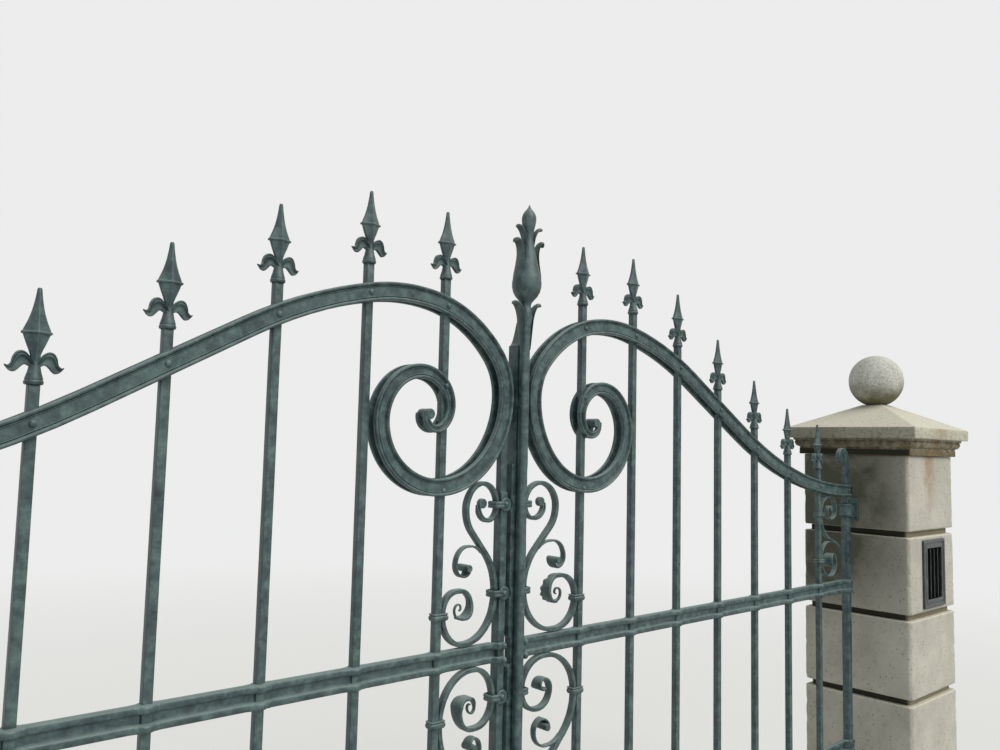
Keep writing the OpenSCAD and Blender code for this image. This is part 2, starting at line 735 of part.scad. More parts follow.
right_side() hinge_stile();  // right_hinge_stile
right_side() meeting_stile(right_meet_x);  // right_meeting_stile
right_side() leaf_bars();  // right_bars
right_side() leaf_finials();  // right_finials
right_side() arch_band();  // right_arch_front
right_side() mirror([0, 1, 0]) arch_band();  // right_arch_back
right_side() rail(rail_zs[0], right_meet_x);  // right_upper_rail
right_side() rail(rail_zs[1], right_meet_x);  // right_middle_rail
right_side() rail(rail_zs[2], right_meet_x);  // right_bottom_rail
right_side() scroll_bars(right_meet_x);  // right_scroll_bars
right_side() scroll_coils(right_meet_x);  // right_scroll_coils
right_side() collars(right_meet_x, right_arm_x);  // right_collars
right_side() cover_plate();
right_side() cover_post();
right_side() bud_finial();
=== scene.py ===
import math

import bmesh
import bpy
import numpy as np
from mathutils import Matrix


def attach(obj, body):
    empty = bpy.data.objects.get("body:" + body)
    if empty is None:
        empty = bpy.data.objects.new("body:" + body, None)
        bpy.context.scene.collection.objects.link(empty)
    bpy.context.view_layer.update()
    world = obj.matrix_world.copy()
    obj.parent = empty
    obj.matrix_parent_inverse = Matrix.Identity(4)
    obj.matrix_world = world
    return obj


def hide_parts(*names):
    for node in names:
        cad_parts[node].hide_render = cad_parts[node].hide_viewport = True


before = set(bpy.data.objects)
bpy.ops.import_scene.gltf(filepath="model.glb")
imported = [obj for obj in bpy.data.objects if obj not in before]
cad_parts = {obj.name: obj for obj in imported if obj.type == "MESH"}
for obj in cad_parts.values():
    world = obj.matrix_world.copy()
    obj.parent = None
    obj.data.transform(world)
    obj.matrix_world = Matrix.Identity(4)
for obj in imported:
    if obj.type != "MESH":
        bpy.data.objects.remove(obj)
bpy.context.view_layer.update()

# Sizes in mm. A leaf is drawn with its zero in the middle of the gate and its hinge on the
# right. The left leaf is the same drawing mirrored.
METRE = 1000.0
MIDDLE_X = 1785.0
PILLAR_W = 370.0
COURSE_H = 250.0
JOINT_H = 20.0
JOINT_DEPTH = 16.0
COURSES = 6
SHAFT_H = COURSES * COURSE_H + (COURSES - 1) * JOINT_H
MOULD_H, SLAB_H, SLAB_OVER, PYRAMID_H = 57.0, 38.0, 43.0, 85.0
BALL_R = 93.0
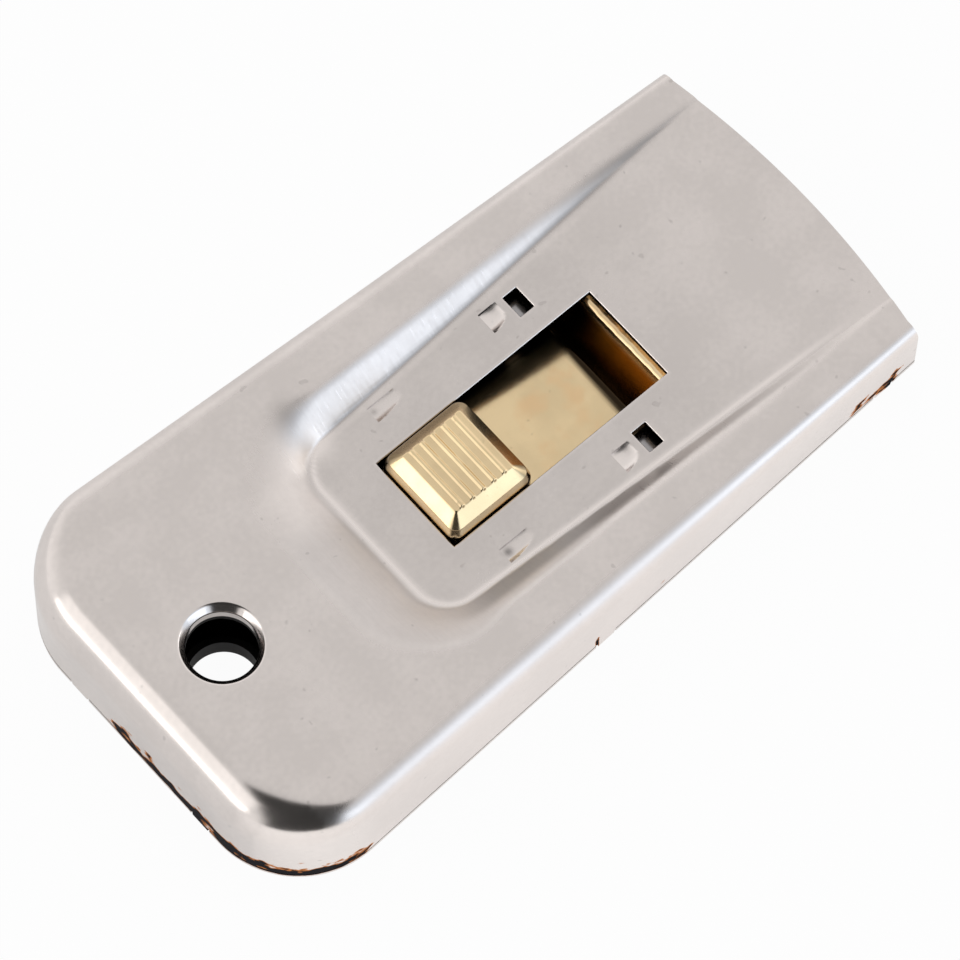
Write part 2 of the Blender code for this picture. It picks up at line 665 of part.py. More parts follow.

• _WHAT THE TASK ASKS_: Can you repeat, word for word, every line above from the one containing "right_side() rail(rail_zs[0], right_meet_x);" down to the one containing "if empty is", including both?

• _TASK OUTPUT_:
right_side() rail(rail_zs[0], right_meet_x);  // right_upper_rail
right_side() rail(rail_zs[1], right_meet_x);  // right_middle_rail
right_side() rail(rail_zs[2], right_meet_x);  // right_bottom_rail
right_side() scroll_bars(right_meet_x);  // right_scroll_bars
right_side() scroll_coils(right_meet_x);  // right_scroll_coils
right_side() collars(right_meet_x, right_arm_x);  // right_collars
right_side() cover_plate();
right_side() cover_post();
right_side() bud_finial();
=== scene.py ===
import math

import bmesh
import bpy
import numpy as np
from mathutils import Matrix


def attach(obj, body):
    empty = bpy.data.objects.get("body:" + body)
    if empty is None:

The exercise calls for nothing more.